**Stated goal:** In the listing that follows, the range to quote begins at the line that has "Model this object" and ends after the line that has "mark_y = 0.16; // [-0.2:0.01:0.2]"; quote it verbatim and add nothing.

**Exercise materials:**
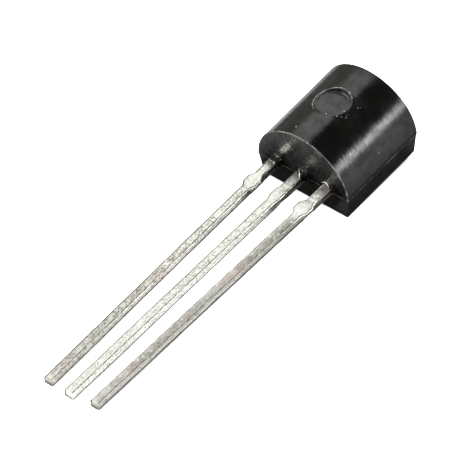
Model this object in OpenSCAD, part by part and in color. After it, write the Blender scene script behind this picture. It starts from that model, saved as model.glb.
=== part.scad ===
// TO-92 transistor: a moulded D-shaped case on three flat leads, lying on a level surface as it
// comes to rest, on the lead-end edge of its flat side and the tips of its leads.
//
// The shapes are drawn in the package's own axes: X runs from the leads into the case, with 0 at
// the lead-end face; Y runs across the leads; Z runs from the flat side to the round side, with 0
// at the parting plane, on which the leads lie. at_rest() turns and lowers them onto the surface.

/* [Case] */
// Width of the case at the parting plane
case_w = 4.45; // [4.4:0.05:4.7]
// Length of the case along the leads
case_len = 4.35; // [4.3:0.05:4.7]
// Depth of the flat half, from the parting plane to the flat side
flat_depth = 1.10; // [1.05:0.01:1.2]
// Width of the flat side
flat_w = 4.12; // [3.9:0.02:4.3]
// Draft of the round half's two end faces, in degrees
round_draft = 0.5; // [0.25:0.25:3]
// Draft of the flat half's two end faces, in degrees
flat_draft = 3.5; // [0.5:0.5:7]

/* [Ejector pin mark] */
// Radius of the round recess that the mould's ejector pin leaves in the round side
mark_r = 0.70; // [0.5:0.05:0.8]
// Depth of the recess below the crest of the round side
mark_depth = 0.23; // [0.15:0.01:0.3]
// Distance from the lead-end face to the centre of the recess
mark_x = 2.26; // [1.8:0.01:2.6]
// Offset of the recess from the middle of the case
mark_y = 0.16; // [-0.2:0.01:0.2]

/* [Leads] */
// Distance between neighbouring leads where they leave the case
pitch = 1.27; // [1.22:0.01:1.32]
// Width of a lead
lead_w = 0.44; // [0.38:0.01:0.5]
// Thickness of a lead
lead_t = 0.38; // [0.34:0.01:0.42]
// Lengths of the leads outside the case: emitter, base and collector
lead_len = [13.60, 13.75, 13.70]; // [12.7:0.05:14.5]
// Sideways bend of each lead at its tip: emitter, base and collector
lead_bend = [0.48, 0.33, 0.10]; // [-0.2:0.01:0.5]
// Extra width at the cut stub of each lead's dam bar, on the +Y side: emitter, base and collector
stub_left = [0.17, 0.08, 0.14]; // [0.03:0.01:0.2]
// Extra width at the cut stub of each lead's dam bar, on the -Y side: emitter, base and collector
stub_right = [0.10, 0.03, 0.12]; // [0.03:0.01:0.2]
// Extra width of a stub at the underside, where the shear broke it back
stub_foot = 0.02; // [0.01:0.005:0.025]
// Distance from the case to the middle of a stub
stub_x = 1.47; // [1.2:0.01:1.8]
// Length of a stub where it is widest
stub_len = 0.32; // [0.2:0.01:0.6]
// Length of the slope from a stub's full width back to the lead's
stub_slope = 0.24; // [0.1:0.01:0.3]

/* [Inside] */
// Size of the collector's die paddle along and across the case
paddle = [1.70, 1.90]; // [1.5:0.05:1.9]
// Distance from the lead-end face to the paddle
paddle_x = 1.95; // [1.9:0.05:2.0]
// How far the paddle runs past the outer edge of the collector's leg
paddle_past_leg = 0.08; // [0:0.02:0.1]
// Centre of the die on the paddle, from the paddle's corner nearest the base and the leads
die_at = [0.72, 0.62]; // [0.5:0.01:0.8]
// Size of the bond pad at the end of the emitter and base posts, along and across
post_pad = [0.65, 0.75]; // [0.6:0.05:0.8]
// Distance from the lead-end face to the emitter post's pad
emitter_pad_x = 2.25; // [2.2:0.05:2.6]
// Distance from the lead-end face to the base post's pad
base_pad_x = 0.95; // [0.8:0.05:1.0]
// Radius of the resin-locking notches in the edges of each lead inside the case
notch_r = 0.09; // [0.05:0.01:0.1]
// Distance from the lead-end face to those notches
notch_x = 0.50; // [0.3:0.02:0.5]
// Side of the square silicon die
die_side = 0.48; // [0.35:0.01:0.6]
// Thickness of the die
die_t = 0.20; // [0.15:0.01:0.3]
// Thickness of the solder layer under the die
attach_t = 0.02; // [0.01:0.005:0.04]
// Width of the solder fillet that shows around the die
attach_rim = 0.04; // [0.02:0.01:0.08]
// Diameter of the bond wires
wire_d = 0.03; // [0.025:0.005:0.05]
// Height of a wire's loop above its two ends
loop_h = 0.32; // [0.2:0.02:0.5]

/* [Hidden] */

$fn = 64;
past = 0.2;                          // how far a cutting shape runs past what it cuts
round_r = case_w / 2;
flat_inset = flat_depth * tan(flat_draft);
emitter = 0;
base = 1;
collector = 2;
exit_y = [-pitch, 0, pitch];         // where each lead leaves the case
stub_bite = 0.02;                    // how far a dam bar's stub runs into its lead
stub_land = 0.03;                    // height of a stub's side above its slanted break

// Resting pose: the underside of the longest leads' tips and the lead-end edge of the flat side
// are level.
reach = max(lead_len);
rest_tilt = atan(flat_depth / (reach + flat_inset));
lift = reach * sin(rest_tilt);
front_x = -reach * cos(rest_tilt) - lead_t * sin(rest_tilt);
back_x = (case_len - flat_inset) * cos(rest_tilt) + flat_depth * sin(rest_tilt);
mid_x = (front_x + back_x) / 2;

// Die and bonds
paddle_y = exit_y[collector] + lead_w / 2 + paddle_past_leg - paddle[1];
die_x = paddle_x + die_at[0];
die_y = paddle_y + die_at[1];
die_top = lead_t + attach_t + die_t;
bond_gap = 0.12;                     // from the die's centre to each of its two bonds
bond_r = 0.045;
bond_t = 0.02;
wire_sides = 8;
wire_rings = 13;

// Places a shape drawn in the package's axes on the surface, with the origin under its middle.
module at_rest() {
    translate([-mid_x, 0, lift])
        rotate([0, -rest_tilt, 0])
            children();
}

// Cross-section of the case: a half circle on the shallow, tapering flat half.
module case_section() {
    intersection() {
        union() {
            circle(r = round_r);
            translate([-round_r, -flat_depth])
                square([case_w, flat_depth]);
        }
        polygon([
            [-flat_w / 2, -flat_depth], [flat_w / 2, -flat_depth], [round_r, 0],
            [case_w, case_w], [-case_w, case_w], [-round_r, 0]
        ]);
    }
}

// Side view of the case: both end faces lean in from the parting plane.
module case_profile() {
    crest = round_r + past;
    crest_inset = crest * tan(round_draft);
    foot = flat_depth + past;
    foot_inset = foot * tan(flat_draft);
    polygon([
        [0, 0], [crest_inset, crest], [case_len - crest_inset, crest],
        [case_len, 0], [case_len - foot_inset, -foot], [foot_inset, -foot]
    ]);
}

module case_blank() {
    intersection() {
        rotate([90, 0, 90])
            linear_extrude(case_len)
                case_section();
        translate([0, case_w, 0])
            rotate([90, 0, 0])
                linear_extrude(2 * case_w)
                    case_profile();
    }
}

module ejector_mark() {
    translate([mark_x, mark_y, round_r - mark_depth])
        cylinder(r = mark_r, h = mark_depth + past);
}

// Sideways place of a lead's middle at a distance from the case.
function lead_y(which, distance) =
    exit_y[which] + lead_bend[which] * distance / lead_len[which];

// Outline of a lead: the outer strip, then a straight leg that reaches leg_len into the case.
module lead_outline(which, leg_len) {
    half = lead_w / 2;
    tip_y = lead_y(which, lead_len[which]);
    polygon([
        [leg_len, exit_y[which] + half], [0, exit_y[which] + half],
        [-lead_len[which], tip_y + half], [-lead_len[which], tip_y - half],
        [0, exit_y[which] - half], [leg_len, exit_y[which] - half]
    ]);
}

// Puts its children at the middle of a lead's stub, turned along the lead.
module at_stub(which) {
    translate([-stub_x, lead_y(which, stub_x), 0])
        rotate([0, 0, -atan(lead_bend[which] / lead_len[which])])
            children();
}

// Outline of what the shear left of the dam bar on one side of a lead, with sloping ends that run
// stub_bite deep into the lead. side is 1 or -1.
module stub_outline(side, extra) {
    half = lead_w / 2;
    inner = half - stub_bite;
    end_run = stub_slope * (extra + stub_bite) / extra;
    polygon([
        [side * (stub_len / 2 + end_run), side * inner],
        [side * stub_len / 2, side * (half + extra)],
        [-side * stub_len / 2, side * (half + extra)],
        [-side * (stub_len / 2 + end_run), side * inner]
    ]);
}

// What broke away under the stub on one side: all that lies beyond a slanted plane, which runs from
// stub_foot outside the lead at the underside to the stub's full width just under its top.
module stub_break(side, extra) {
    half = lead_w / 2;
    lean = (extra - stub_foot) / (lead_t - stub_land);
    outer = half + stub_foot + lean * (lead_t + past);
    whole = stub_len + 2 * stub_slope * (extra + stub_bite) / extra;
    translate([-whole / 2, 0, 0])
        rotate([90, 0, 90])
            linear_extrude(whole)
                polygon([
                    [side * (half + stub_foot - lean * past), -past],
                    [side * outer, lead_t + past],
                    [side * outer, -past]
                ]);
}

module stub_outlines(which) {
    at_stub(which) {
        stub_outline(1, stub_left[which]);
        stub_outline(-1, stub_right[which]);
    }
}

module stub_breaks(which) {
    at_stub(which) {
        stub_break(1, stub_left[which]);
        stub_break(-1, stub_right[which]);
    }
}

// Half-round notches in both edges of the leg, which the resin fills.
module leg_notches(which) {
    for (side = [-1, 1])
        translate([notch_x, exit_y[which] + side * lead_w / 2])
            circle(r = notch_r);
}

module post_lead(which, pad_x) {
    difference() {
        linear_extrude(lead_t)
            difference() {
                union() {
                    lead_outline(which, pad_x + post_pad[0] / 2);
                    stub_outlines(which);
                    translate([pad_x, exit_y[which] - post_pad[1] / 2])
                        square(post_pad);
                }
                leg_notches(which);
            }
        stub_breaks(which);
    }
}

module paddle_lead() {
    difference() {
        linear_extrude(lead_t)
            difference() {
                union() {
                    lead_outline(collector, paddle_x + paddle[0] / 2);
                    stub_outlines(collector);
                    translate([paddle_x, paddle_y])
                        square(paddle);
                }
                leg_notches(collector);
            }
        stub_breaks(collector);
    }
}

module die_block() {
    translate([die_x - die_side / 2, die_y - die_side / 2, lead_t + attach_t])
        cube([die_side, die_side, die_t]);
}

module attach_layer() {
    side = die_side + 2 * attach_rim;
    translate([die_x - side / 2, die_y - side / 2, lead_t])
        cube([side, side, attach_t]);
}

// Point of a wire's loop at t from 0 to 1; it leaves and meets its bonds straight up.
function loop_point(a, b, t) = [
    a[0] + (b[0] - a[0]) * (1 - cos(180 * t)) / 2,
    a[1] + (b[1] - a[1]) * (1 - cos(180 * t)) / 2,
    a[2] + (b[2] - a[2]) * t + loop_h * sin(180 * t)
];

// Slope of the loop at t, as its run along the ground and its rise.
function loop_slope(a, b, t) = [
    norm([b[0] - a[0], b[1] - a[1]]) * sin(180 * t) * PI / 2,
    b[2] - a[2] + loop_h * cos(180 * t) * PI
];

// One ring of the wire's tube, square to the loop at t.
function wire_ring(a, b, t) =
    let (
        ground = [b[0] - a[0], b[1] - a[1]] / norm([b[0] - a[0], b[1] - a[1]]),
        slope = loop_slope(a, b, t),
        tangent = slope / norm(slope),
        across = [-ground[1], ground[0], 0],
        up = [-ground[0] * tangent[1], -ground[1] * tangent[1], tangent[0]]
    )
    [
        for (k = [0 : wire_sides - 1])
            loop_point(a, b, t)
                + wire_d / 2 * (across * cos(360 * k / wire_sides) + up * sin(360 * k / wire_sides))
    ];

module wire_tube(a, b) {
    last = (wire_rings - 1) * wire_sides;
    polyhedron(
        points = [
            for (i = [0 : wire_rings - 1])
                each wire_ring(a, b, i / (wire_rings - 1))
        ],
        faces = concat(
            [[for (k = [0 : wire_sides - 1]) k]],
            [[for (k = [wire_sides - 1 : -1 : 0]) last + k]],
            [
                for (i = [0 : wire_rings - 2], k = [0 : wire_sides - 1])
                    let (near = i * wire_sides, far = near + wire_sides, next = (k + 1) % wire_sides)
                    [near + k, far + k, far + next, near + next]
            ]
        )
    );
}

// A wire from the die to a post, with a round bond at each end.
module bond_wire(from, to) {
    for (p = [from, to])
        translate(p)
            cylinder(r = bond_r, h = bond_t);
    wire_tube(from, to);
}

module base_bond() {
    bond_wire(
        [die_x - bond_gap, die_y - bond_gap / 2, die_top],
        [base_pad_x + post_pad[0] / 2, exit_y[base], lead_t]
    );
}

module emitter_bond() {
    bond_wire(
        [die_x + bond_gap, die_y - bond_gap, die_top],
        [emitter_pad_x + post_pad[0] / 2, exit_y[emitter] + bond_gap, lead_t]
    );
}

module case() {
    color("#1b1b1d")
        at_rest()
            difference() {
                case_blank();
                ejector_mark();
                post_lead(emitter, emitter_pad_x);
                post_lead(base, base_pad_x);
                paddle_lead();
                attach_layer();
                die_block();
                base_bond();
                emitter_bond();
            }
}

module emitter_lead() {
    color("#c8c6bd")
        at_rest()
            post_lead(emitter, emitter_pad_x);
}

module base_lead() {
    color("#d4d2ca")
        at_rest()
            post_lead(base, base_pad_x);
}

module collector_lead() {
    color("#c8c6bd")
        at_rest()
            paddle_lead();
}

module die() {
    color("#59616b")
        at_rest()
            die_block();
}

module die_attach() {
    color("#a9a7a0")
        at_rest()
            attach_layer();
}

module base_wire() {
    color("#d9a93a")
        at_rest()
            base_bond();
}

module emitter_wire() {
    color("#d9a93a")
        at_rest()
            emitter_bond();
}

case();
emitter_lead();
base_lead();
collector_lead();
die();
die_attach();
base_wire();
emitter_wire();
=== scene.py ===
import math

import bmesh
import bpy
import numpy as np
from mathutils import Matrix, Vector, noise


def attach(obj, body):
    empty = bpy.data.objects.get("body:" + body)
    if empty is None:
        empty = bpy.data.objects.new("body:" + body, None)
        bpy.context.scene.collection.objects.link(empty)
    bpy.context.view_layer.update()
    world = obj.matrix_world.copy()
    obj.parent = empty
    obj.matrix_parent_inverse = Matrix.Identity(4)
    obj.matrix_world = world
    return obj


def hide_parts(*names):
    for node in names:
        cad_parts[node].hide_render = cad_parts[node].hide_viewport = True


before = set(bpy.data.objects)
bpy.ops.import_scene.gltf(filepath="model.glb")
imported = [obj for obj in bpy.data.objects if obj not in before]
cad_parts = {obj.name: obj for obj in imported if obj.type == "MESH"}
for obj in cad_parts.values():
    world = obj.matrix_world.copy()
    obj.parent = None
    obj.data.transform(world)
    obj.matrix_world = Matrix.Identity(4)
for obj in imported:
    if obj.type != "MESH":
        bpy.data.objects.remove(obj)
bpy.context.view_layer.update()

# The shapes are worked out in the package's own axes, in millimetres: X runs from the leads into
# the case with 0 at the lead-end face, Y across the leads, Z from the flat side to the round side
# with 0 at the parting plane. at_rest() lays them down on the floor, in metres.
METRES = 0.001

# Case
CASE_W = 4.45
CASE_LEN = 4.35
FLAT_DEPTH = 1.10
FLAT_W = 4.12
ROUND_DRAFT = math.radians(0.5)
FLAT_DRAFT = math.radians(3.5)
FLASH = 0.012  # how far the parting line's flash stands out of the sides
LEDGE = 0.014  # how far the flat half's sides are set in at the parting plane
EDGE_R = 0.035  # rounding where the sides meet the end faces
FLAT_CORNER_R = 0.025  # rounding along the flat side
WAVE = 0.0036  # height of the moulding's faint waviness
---
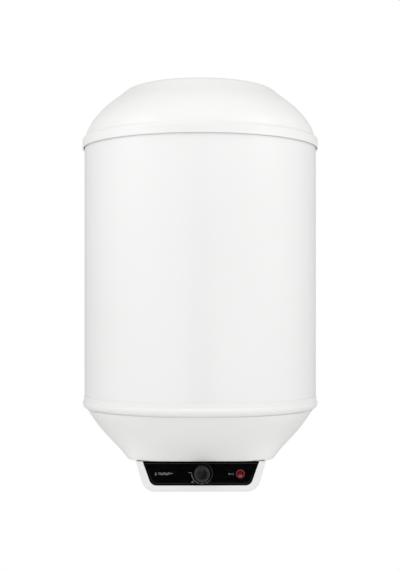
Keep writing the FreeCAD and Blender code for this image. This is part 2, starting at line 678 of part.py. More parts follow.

**The response:**
Model this object in OpenSCAD, part by part and in color. After it, write the Blender scene script behind this picture. It starts from that model, saved as model.glb.
=== part.scad ===
// TO-92 transistor: a moulded D-shaped case on three flat leads, lying on a level surface as it
// comes to rest, on the lead-end edge of its flat side and the tips of its leads.
//
// The shapes are drawn in the package's own axes: X runs from the leads into the case, with 0 at
// the lead-end face; Y runs across the leads; Z runs from the flat side to the round side, with 0
// at the parting plane, on which the leads lie. at_rest() turns and lowers them onto the surface.

/* [Case] */
// Width of the case at the parting plane
case_w = 4.45; // [4.4:0.05:4.7]
// Length of the case along the leads
case_len = 4.35; // [4.3:0.05:4.7]
// Depth of the flat half, from the parting plane to the flat side
flat_depth = 1.10; // [1.05:0.01:1.2]
// Width of the flat side
flat_w = 4.12; // [3.9:0.02:4.3]
// Draft of the round half's two end faces, in degrees
round_draft = 0.5; // [0.25:0.25:3]
// Draft of the flat half's two end faces, in degrees
flat_draft = 3.5; // [0.5:0.5:7]

/* [Ejector pin mark] */
// Radius of the round recess that the mould's ejector pin leaves in the round side
mark_r = 0.70; // [0.5:0.05:0.8]
// Depth of the recess below the crest of the round side
mark_depth = 0.23; // [0.15:0.01:0.3]
// Distance from the lead-end face to the centre of the recess
mark_x = 2.26; // [1.8:0.01:2.6]
// Offset of the recess from the middle of the case
mark_y = 0.16; // [-0.2:0.01:0.2]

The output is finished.